Pochola era una vieja, que aparte de chusma, era bruja. Andaba por los ochenta, y si bien quizás era más chota que Cachabacha, también era más temida por los chicos de Parque Chas, el no menos temible barrio en el que vegetaba.
Su rechoncha figura ya era de por sí repelente: era más ancha que alta, como un trompo, un trompo bien feo. Sus cortos brazos terminaban en dedos gordos como chorizos, y no menos grasosos. Por suerte, sus minúsculas y desagradables piernas permanecían tapadas por el único vestido mugriento que usaba, siempre acompañado por un deshilachado chal del paleolítico. Sus cachetes llenos de verrugas y sus ojos chiquitos y malignos, apenas separados por una nariz de chancho, coronaban su funesta figura.
Sin embargo, lo realmente aterrador era su fama de hechicera. En las charlas de los muchachos nunca faltaba algún chisme sobre la Pochola y sus caprichos, ya que era ampliamente conocido su macabro gusto por gastar chocarreros chascos mágicos. Con esto no me refiero a sacar conejos de chisteras, o hacer desaparecer a algún chambon con un truco chanta; No, a la Pochola le gustaba chorear almas, y, en la medida de los posible, almas de niños chuiquitos.
El trámite en cuestión era bastante simple, e incluso ridículo: un simple chirlo en la nuca con su chancleta embrujada bastaba para chuparle el espíritu a los chicos que despreocupados pasaban jugueteando a su lado. De esta forma, los niños quedaban chiflados, condenados por siempre a una vida chata, sin emoción, sin risas o llanto.
La hechicera, por su parte, quedaba satisfecha, libre para marcharse a su casa (que más que casa era una cucha), vaciar su chancleta en la pequeña caja de machimbre con tachas donde desde siempre guardaba la esencia de sus muchas, muchísimas víctimas.
La cosa no termina acá, ya que la muy sádica luego se tiraba en su despedazado colchón lleno de chinches y, mientras comía como chancho, se dedicaba a zarandear su pequeña cajita de almas, haciéndolas chillar al unísono, y llenando el pequeño ambiente con un lúgubre gemido ensordecedor, el cuál solo era opacado por las horribles carcajadas de Pochola.

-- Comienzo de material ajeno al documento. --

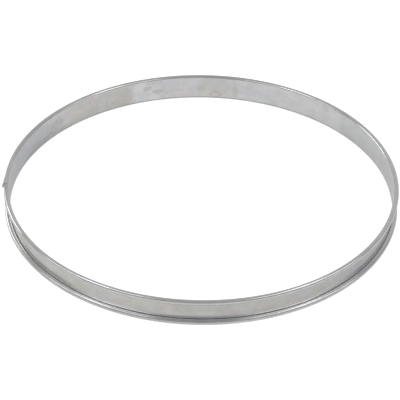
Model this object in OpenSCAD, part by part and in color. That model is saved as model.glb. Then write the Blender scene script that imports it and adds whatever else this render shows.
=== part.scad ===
// Tart ring: one strip of thin sheet steel, bent round and butt welded into a hoop.
// Both long edges of the strip are rolled outward into open curls, so that no cut edge
// is left bare. Millimetres, +Z up. The origin is on the hoop's axis, in the plane that
// the lower curl stands on.

/* [Wall] */
// Inner diameter of the straight wall
inner_d = 280; // [80:10:340]
// Height from the plane it stands on to the top of the upper curl
height = 20.5; // [15:0.5:60]
// Thickness of the sheet
sheet_t = 0.6; // [0.4:0.1:0.8]

/* [Rolled edges] */
// Outside diameter of the upper curl
top_curl_d = 3.8; // [3:0.1:4.4]
// Outside diameter of the lower curl
bottom_curl_d = 3.8; // [3:0.1:4.4]
// Space left between a curl's cut edge and the wall that it closes on
edge_clearance = 0.15; // [0.1:0.05:0.4]

/* [Seam] */
// Direction of the welded seam seen from the axis, in degrees from +X
seam_azimuth = 184; // [0:1:359]
// Space between the two ends of each curl, which aren't welded
seam_gap = 0.5; // [0.2:0.1:1]
// Length of the upper curl that has opened out, up to its end at the seam
sprung_length = 12; // [6:1:20]
// Outside diameter of the upper curl where it has opened most, at that end
sprung_d = 5.2; // [4.6:0.1:5.6]

/* [Hidden] */

// Satin stainless steel
steel = [0.75, 0.75, 0.74];
// Facets of a full turn, round the hoop and round a curl
hoop_fn = 180;
curl_fn = 48;
// Largest angle between two rays of a pie that holds part of a circle, in degrees
pie_step = 60;
// How far a slice of space reaches past the hoop at its top and bottom
slice_margin = 1;
// Length by which neighbouring stretches of the strip run into each other, to be one
lap = sheet_t / 2;

inner_r = inner_d / 2;
top_turn = closed_turn(top_curl_d);
bottom_turn = closed_turn(bottom_curl_d);
lap_angle = arc_to_degrees(lap);
gap_angle = arc_to_degrees(seam_gap);
sprung_angle = arc_to_degrees(sprung_length);
gap_start = seam_azimuth - gap_angle / 2;
gap_end = seam_azimuth + gap_angle / 2;
sprung_start = gap_start - sprung_angle;
// The flat of the wall that the weld joins
weld_bottom = bottom_curl_d / 2;
weld_top = height - sprung_d / 2;
// The upper curl opens in steps so small that each one's sheet meets the next one's over
// at least half its thickness, also at the corner away from the wall's top, where the two
// circles lie furthest apart
sprung_spread = (sprung_d - top_curl_d) * (1 + sqrt(2)) / 2;
sprung_steps = ceil(sprung_spread / (sheet_t / 2));

// How far the sheet turns in a curl that closes on the wall, in degrees
function closed_turn(d) = 180 + acos(2 * (sheet_t + edge_clearance) / d - 1);

// Diameter of the upper curl in one of its opening steps, how far it turns there with the
// same sheet in it as the closed curl, and the direction where the step ends
function opened_d(step) = top_curl_d + (sprung_d - top_curl_d) * step / sprung_steps;
function opened_turn(d) = top_turn * (top_curl_d - sheet_t) / (d - sheet_t);
function step_azimuth(step) = sprung_start + sprung_angle * step / sprung_steps;

// Degrees round the hoop that an arc of this length takes at the inside of the wall
function arc_to_degrees(length) = 360 * length / (PI * inner_d);

// Part of a flat ring, from one angle on to a larger one
module bent_strip(outside_r, from, to) {
    rays = ceil((to - from) / pie_step);
    reach = 2 * outside_r;
    intersection() {
        difference() {
            circle(r = outside_r, $fn = curl_fn);
            circle(r = outside_r - sheet_t, $fn = curl_fn);
        }
        polygon(concat([[0, 0]], [
            for (i = [0 : rays])
                let (a = from + (to - from) * i / rays)
                reach * [cos(a), sin(a)]
        ]));
    }
}

// Upper curl in the plane of radius and height: up off the wall, out and round under
module top_curl_section(d, turn) {
    translate([inner_r + d / 2, height - d / 2])
        bent_strip(d / 2, 180 - turn, 180);
}

// Lower curl: down off the wall, out and round over
module bottom_curl_section() {
    translate([inner_r + bottom_curl_d / 2, bottom_curl_d / 2])
        bent_strip(bottom_curl_d / 2, 180, 180 + bottom_turn);
}

module wall_section(bottom, top) {
    translate([inner_r, bottom])
        square([sheet_t, top - bottom]);
}

// The whole strip seen on edge, with its upper curl at diameter d
module strip_section(d, turn) {
    wall_section(weld_bottom, height - d / 2);
    top_curl_section(d, turn);
    bottom_curl_section();
}

// The slice of space between two directions from the axis, under a quarter turn apart
module slice(from, to) {
    reach = 2 * (inner_r + sprung_d);
    translate([0, 0, -slice_margin])
        linear_extrude(height + 2 * slice_margin)
            polygon([[0, 0], reach * [cos(from), sin(from)], reach * [cos(to), sin(to)]]);
}

module hoop() {
    rotate_extrude($fn = hoop_fn)
        children();
}

module tart_ring() {
    color(steel) {
        difference() {
            hoop() strip_section(top_curl_d, top_turn);
            slice(sprung_start, gap_end);
        }
        for (step = [1 : sprung_steps])
            intersection() {
                hoop() strip_section(opened_d(step), opened_turn(opened_d(step)));
                slice(step_azimuth(step - 1) - lap_angle, step_azimuth(step));
            }
        intersection() {
            hoop() wall_section(weld_bottom, weld_top);
            slice(gap_start - lap_angle, gap_end + lap_angle);
        }
    }
}

tart_ring();
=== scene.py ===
"""A tart ring of satin stainless sheet: one strip with both edges rolled, welded into a hoop."""
import math

import bmesh
import bpy
from mathutils import Matrix, Vector


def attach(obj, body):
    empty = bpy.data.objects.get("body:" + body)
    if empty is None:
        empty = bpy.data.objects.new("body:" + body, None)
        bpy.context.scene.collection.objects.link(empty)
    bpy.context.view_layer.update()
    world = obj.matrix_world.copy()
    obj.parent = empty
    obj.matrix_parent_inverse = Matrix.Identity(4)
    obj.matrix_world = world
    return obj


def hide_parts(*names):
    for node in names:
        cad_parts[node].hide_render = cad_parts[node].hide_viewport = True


MM = 0.001

# The strip, in metres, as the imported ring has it
INNER_RADIUS = 140 * MM
HEIGHT = 20.5 * MM
SHEET = 0.6 * MM
TOP_CURL = 3.8 * MM
BOTTOM_CURL = 3.8 * MM
EDGE_CLEARANCE = 0.15 * MM
SEAM_AZIMUTH = math.radians(184)
SEAM_GAP = 0.5 * MM
SPRUNG_LENGTH = 12 * MM
SPRUNG_CURL = 5.2 * MM

# How finely the strip is drawn: steps round the hoop, along the sprung end, and across
HOOP_STEPS = 480
SPRUNG_STEPS = 12
CURL_STEPS = 24
WALL_STEPS = 6
SAME_PLACE = 0.01 * MM
SHARP_ANGLE = math.radians(40)
# The whole is drawn this much smaller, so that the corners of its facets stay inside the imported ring
DRAWN_SCALE = (0.9999, 0.9999, 0.999)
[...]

Mientras tanto, Pocho tenía que soportar este bochorno en silencio. Pocho era el supuesto esposo de Pochola. En realidad se llamaba Alfredo, pero la vieja lo había rebautizado cuando lo adoptó (secuestró) para convertirlo en su pareja para esta generación. Contra su voluntad había sido enganchado por la bruja hacía cuarenta y ocho años, y era su sirviente desde entonces. Otrora un macho cabrío, hoy Pocho se limitaba a limpiar la cochina casa en la que se encontraba confinado, y a fumar un pucho tras otro, esperando algún día espichar de cáncer de pulmón.
Así Pocho echaba a perder su vida, hasta que una noche no pudo más. Había tenido que soportar una especialmente larga y horrible sesión de chillidos fantasmales, y su paciencia ya estaba hecha añicos. Casi inconcientemente, más guiado por la locura que por otra cosa, tomó la olla en la que estaba hirviendo aceite para las papas fritas que su mandamás le había exigido para la cena, y marchó hacia la habitación en la que Pochola se encontraba echada sacudiendo su cajita de machimbre y tachas. Sin dudarlo, y sin darle tiempo de gritar o preferir algún embrujo, Pocho linchó a la vieja: le vació la olla encima, y acto seguido le acható la capocha a cacerolazos.
La bruja quedó ahí, muerta y friéndose, y Pocho, siempre callado, agarró la cajita y la revoleó por la ventana hacia la calle, donde al caer se abrió con un chasquido, liberando a sus prisioneros.
Esa noche muchos chicos recuperaron sus almas de repente, y el ahora libre Alfredo descorchó un champagne barato y se emborrachó como nunca había hecho antes. “Chau guacha”, dijo, y se desmayó en el piso mugriento.